GIVEN DATA
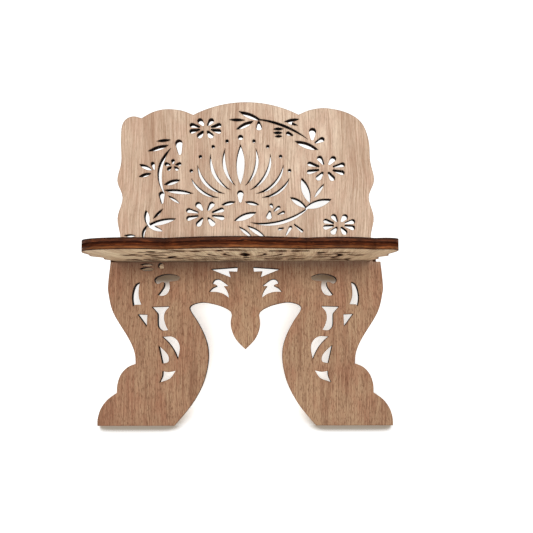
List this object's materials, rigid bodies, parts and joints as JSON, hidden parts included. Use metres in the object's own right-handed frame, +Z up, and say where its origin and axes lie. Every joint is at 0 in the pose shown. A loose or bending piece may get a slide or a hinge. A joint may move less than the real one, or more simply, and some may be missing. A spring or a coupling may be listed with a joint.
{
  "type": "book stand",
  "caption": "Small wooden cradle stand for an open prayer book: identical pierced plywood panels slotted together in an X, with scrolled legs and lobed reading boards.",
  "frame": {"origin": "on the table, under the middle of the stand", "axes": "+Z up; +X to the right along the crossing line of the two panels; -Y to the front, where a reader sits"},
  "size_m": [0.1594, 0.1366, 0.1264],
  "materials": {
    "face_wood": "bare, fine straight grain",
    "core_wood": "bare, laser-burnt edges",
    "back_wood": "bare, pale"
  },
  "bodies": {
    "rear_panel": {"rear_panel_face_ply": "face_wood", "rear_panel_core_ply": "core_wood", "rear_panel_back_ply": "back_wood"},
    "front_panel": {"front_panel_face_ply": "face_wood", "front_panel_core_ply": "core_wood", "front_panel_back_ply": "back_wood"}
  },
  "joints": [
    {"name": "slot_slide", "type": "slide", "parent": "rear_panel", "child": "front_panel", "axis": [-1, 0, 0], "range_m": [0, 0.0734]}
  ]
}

EXERCISE TASK
Copy all of the data. Keep every word exactly as it is.

COMPLETE OUTPUT
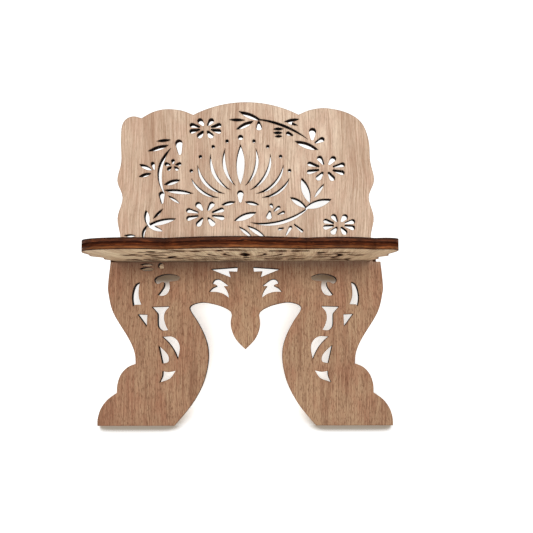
List this object's materials, rigid bodies, parts and joints as JSON, hidden parts included. Use metres in the object's own right-handed frame, +Z up, and say where its origin and axes lie. Every joint is at 0 in the pose shown. A loose or bending piece may get a slide or a hinge. A joint may move less than the real one, or more simply, and some may be missing. A spring or a coupling may be listed with a joint.
{
  "type": "book stand",
  "caption": "Small wooden cradle stand for an open prayer book: identical pierced plywood panels slotted together in an X, with scrolled legs and lobed reading boards.",
  "frame": {"origin": "on the table, under the middle of the stand", "axes": "+Z up; +X to the right along the crossing line of the two panels; -Y to the front, where a reader sits"},
  "size_m": [0.1594, 0.1366, 0.1264],
  "materials": {
    "face_wood": "bare, fine straight grain",
    "core_wood": "bare, laser-burnt edges",
    "back_wood": "bare, pale"
  },
  "bodies": {
    "rear_panel": {"rear_panel_face_ply": "face_wood", "rear_panel_core_ply": "core_wood", "rear_panel_back_ply": "back_wood"},
    "front_panel": {"front_panel_face_ply": "face_wood", "front_panel_core_ply": "core_wood", "front_panel_back_ply": "back_wood"}
  },
  "joints": [
    {"name": "slot_slide", "type": "slide", "parent": "rear_panel", "child": "front_panel", "axis": [-1, 0, 0], "range_m": [0, 0.0734]}
  ]
}